Minha mãe estava me sacudindo e me chamando, mas eu não conseguia acordar. Estava tendo mais um surto. Eu não aguentava mais ter surtos e isso não ia parar enquanto eu estivesse viva.
“Isso, junte-se ao novo mundo, Chaper. Aqui você será normal e poderá se divertir conosco. É só bater a cabeça com força, Chaper. Vamos, você consegue!”
Balanço de um lado para o outro, e então jogo meu corpo para frente, acertando minha testa no chão. Senti minha têmpora latejar e então acerto minha cabeça mais uma vez, e outra, e outra até braços fortes se enlaçarem em mim, segurando meus braços. Cabelos azuis acertam meus olhos, e então eu viro minha cabeça para cima. Lá estava Alexy com um olhar desesperado.
Ele me puxa para cima e me pega no colo, sacudindo-me com muita força.
“Livre-se dele, Chaper! Você estava quase conseguindo!”
Me balanço com força outra vez e Alexy acaba não conseguindo me segurar, derrubando-me no chão logo em seguida. Me levanto com rapidez e começo a correr em direção da porta de entrada desviando das pessoas que tentavam me pegar. Os guardas vieram para cima de mim, mas eu os empurrei com uma força inacreditável e saí do sanatório. A neve começou a esfriar minha pele quente e eu precisei me abraçar enquanto corria para trás de River Side, onde o Capturandam aguardava dentro de seu galpão solitário.
Fico de frente com as portas de madeira gigantescas do lar do grande urso e as abro com um pouco de dificuldade. O monstro rugiu e veio em minha direção. Abro os braços e fecho os olhos.

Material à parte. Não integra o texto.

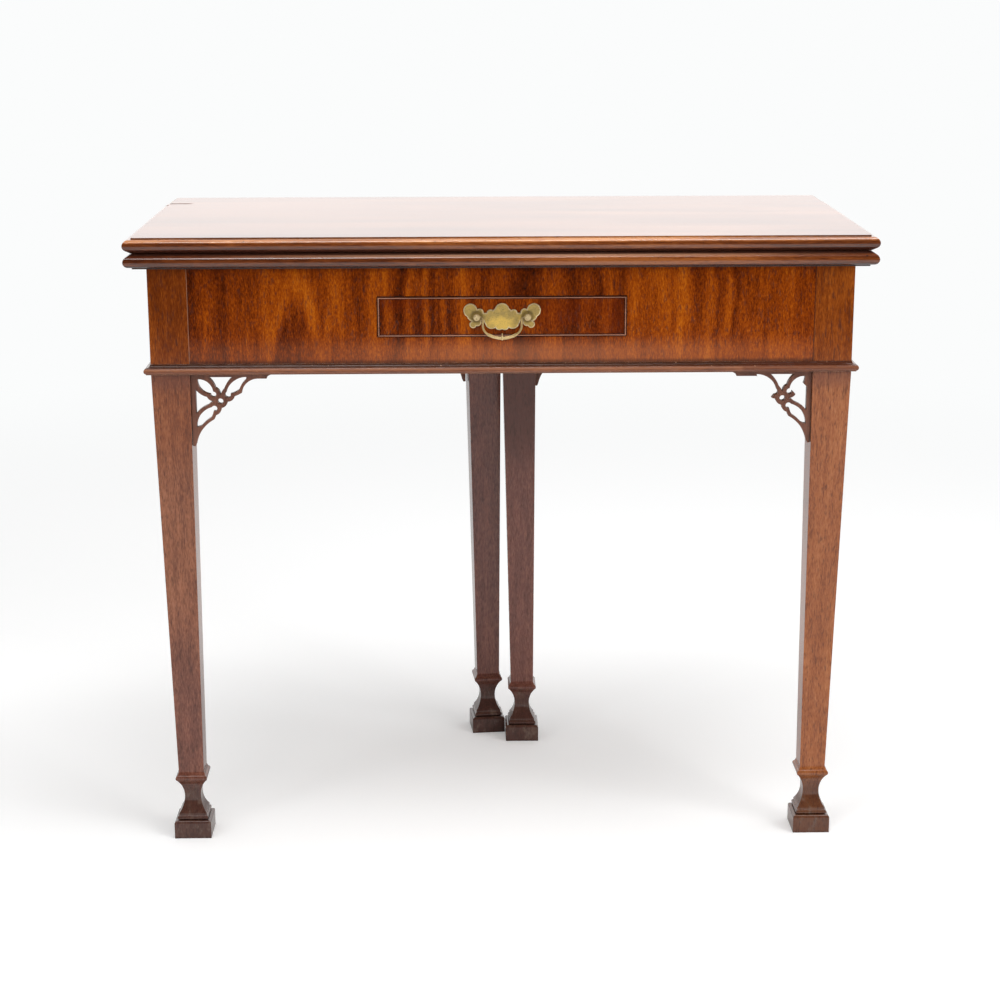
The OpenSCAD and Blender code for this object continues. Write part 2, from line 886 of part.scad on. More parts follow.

Eu estava pronta para ir.
Alguns segundos se passaram e não senti nenhuma mordida ou arranhão, então volto a observar o galpão. Estava vazio.
- Chaper! – Lysandre grita para mim, e bem do meu lado ele estava sendo atacado pelo animal. O urso enorme estava em cima dele, tentando o arranhar. O platinado estava com um pedaço de madeira entre a boca do urso e seu peito.
Sou eu quem vai morrer, não ele.
Corro até ele e tento empurrar o bicho, mas ele era muito grande e pesado. Sua pata acerta meu braço e eu caio gritando no chão. Eu nunca poderia tirá-lo de cima de Lysandre, mas eu não poderia deixá-lo morrer assim.
Os guardas do sanatório chegam em nós e acertam um dardo tranquilizante em Capturandam. Ele cai duro ao nosso lado e o Valete aparece com um sorriso malicioso no rosto.
“Não, Chaper! Olha o rio, ele com certeza vai te matar!”
Sem pensar duas vezes, eu corro em direção do rio. O vento gelado acertava o meu rosto e os gritos de protesto eram completamente ignorados.
Eu pulo sem pensar duas vezes e a água entra em minha boca e penetra meu pulmão como se fossem lâminas. O ar já começava a faltar, e eu finalmente teria paz.
“É só você fechar os olhos. Em um segundo já vai estar aqui conosco”.
E eles começam a se fechar lentamente. A correnteza levava o meu corpo de um lado para o outro, mas isso não me incomodava. Eu amo o Lys, e é por isso que eu deveria partir. Eu não suportaria sujeitá-lo ao horror de me ver deteriorando. Ele merece mais do que isso.
Mãos fortes seguram em meus braços e me puxam para cima. Tento voltar, mas a pessoa me segura fortemente.
- Eu não vou deixar você morrer! Eu não vou deixar você morrer! – Lysandre estava com lágrimas nos olhos. Sua testa estava com sangue escorrendo.
Eu abro um sorriso fraco antes de desmaiar, pois meu braço estava completamente rasgado. Esse não seria o dia de eu ir embora, mas com certeza chegaria e não demoraria muito.
Só espero que da próxima vez ninguém me interrompa.